>>>

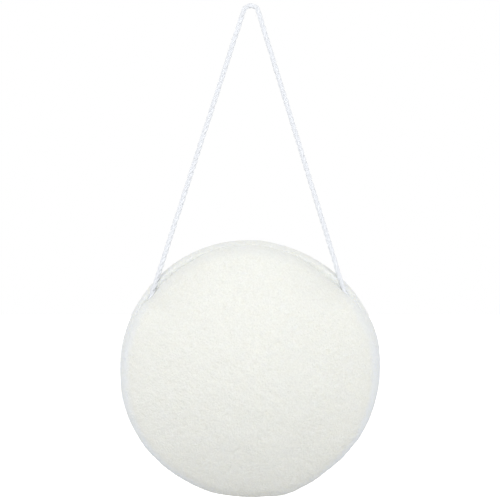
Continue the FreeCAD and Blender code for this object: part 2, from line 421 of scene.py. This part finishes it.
def arc(centre, radius, start, end, cells):
    """Points from start up to end along the shorter arc about a centre, with the end left out."""
    first = math.atan2(start[1] - centre[1], start[0] - centre[0])
    turn = (math.atan2(end[1] - centre[1], end[0] - centre[0]) - first + math.pi) % (2 * math.pi) - math.pi
    angles = [first + turn * number / cells for number in range(cells)]
    return [(centre[0] + radius * math.cos(angle), centre[1] + radius * math.sin(angle)) for angle in angles]


def line_points(start, end, cells):
    """Points from start up to end along a line, with the end left out."""
    return [tuple(a + (b - a) * number / cells for a, b in zip(start, end)) for number in range(cells)]


def lip_centre(centre, radius, groove, side):
    """The centre of the round lip between a side arc and the slit's wall."""
    lip_radius, half_slit = groove[2:]
    y = side * (half_slit + lip_radius)
    return centre[0] + math.sqrt((radius - lip_radius) ** 2 - (y - centre[1]) ** 2), y


def towards(start, end, distance):
    """The point at a distance from start on the way to end."""
    share = distance / math.dist(start, end)
    return tuple(a + (b - a) * share for a, b in zip(start, end))


def front_runs(groove):
    """The section from the crown to the front lip, and the lip's inner end."""
    front_radius, widest_depth, lip_radius, half_slit = groove
    cells = RUN_CELLS
    rise = FRONT_DEPTH - widest_depth
    edge = (front_radius - FRONT_EDGE_RADIUS, -widest_depth)
    crown_radius = (edge[0] ** 2 + rise**2 - FRONT_EDGE_RADIUS**2) / (2 * (rise - FRONT_EDGE_RADIUS))
    crown = (0, crown_radius - FRONT_DEPTH)
    shoulder = towards(crown, edge, crown_radius)
    widest = (front_radius, -widest_depth)
    side = (front_radius - FRONT_SIDE_RADIUS, -widest_depth)
    lip = lip_centre(side, FRONT_SIDE_RADIUS, groove, -1)
    lip_start = towards(side, lip, FRONT_SIDE_RADIUS)
    lip_end = (lip[0], -half_slit)
    runs = arc(crown, crown_radius, (0, -FRONT_DEPTH), shoulder, cells["crown"])
    runs += arc(edge, FRONT_EDGE_RADIUS, shoulder, widest, cells["edge"])
    runs += arc(side, FRONT_SIDE_RADIUS, widest, lip_start, cells["side"])
    runs += arc(lip, lip_radius, lip_start, lip_end, cells["lip"])
    return runs, lip_end


def back_runs(groove):
    """The section from the back lip to the back's middle, and the lip's inner end."""
    lip_radius, half_slit = groove[2:]
    cells = RUN_CELLS
    edge = (SPONGE_RADIUS - BACK_EDGE_RADIUS, BACK_DEPTH - BACK_EDGE_RADIUS)
    widest = (SPONGE_RADIUS, edge[1])
    side = (SPONGE_RADIUS - BACK_SIDE_RADIUS, edge[1])
    lip = lip_centre(side, BACK_SIDE_RADIUS, groove, 1)
    lip_start = (lip[0], half_slit)
    lip_end = towards(side, lip, BACK_SIDE_RADIUS)
    rim = (edge[0], BACK_DEPTH)
    middle = (0, BACK_DEPTH)
    runs = arc(lip, lip_radius, lip_start, lip_end, cells["lip"])
    runs += arc(side, BACK_SIDE_RADIUS, lip_end, widest, cells["side"])
    runs += arc(edge, BACK_EDGE_RADIUS, widest, rim, cells["edge"] // 2)
    runs += line_points(rim, middle, cells["back"])
    return [*runs, middle], lip_start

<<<

Stated goal :: Quote exactly the opening line of the material above and every line after it, up to and including the line that contains "return tuple(a +".

Result of the task ::
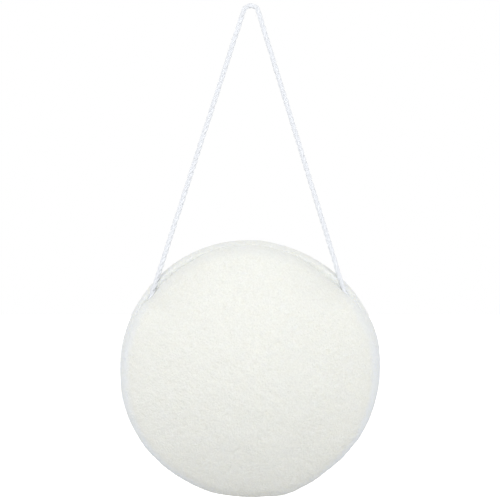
Continue the FreeCAD and Blender code for this object: part 2, from line 421 of scene.py. This part finishes it.
def arc(centre, radius, start, end, cells):
    """Points from start up to end along the shorter arc about a centre, with the end left out."""
    first = math.atan2(start[1] - centre[1], start[0] - centre[0])
    turn = (math.atan2(end[1] - centre[1], end[0] - centre[0]) - first + math.pi) % (2 * math.pi) - math.pi
    angles = [first + turn * number / cells for number in range(cells)]
    return [(centre[0] + radius * math.cos(angle), centre[1] + radius * math.sin(angle)) for angle in angles]


def line_points(start, end, cells):
    """Points from start up to end along a line, with the end left out."""
    return [tuple(a + (b - a) * number / cells for a, b in zip(start, end)) for number in range(cells)]


def lip_centre(centre, radius, groove, side):
    """The centre of the round lip between a side arc and the slit's wall."""
    lip_radius, half_slit = groove[2:]
    y = side * (half_slit + lip_radius)
    return centre[0] + math.sqrt((radius - lip_radius) ** 2 - (y - centre[1]) ** 2), y


def towards(start, end, distance):
    """The point at a distance from start on the way to end."""
    share = distance / math.dist(start, end)
    return tuple(a + (b - a) * share for a, b in zip(start, end))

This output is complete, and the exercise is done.